Nein, ganz im Gegenteil: Die Geschichte des in Essen versteigerten M1 ist eine extrem abwechslungsreiche. Zuerst das Positive: Es handelt sich hierbei um einen echten Rekordhalter. Mit 301,4 km/h erlangte der Sportwagen am 17. Oktober 1981 die Bestmarke für LPG-betriebene Autos. Richtig gelesen: Dieser M1 fuhr mit Autogas. Und zwar deshalb, weil der Mineralöl-Gigant British Petroleum (BP) damals LPG als Autokraftstoff bekanntmachen wollte. Umgebaut wurde der M1 seinerzeit bei der Gustav Hoecker Sportwagen-Service GmbH. Dort bekam er nicht nur die Autogas-Umrüstung, sondern auch besagte KKK-Turbos, dank derer die Leistung auf etwa 415 PS wuchs. Die Power reichte, um das angestrebte Ziel zu erreichen und schneller als 300 km/h zu fahren. Doch der Erfolg sollte sich bald in Tragik verwandeln – nicht nur für das Rekordauto.

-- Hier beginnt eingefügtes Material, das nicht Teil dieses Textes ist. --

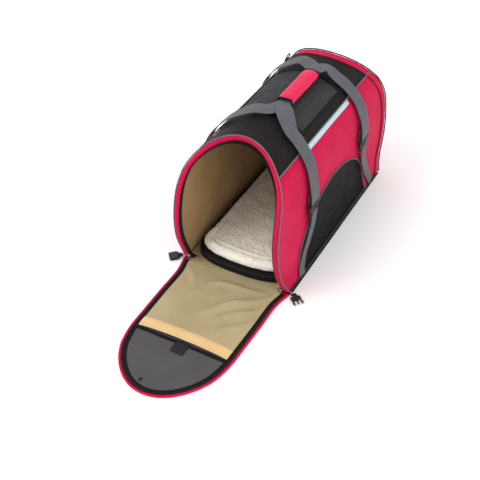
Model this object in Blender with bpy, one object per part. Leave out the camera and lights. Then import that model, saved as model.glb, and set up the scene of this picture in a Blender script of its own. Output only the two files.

Der Fahrer starb, das Auto stand
Mit Harald Ertl fand BP einen Rennfahrer, der verwegen genug war, das Projekt umzusetzen. Der Österreicher, der mit deutscher Lizenz fuhr, war in den Siebzigern zuerst erfolglos in der Formel 1 aktiv, um daraufhin in die Deutsche Rennsportmeisterschaft zu wechseln und dort 1978 den Titel zu gewinnen. 1981 pausierte Ertl im Motorsport, hatte aber Lust auf das Rekordprojekt. Also kaufte er den M1 von dessen Berliner Erstbesitzer, veranlasste den LPG-Umbau und fuhr auf dem VW-Testgelände Ehra-Lessien den Geschwindigkeitsrekord. Nicht mal ein halbes Jahr später war Ertl tot: Er starb im Frühjahr 1982 bei einem Flugzeugabsturz im Alter von nur 33 Jahren.
Auch für das Auto ging es traurig weiter. Über Alpina-Händler im Ruhrgebiet und in den Niederlanden und nach einigen Lackierungs-Eskapaden sowie einem Motorschaden gelangte es in den späten Achtzigern nach England. Auch dort stand es sich lange Jahre die Reifen platt, bis sich 1993 jemand erbarmte und den LPG-M1 für die Straße zuließ. Nur zwei Jahre später verstarb der neue Besitzer, und der besondere BMW stand abermals. Erst am Straßenrand, dann als Leihgabe in einem Museum und nach dessen Pleite in der Garage der Witwe des letzten Besitzers. An all diesen Plätzen verbesserte sich sein Zustand nicht gerade.
Coys-Auktion am 13. April auf der Techno Classica
Mit dieser bewegten Geschichte und in diesem bemitleidenswerten Zustand kam der BMW M1 nun zur Coys-Auktion auf der Techno Classica. Am Samstag, 13. April, fiel für ihn bei 160.000 Euro der Hammer. Es ist ihm zu wünschen, dass er jemanden gefunden hat, der sich endlich mal wieder gut um ihn kümmert. Nach so langer Zeit, nach so großer Odyssey, nach so viel Pech hätte er es verdient.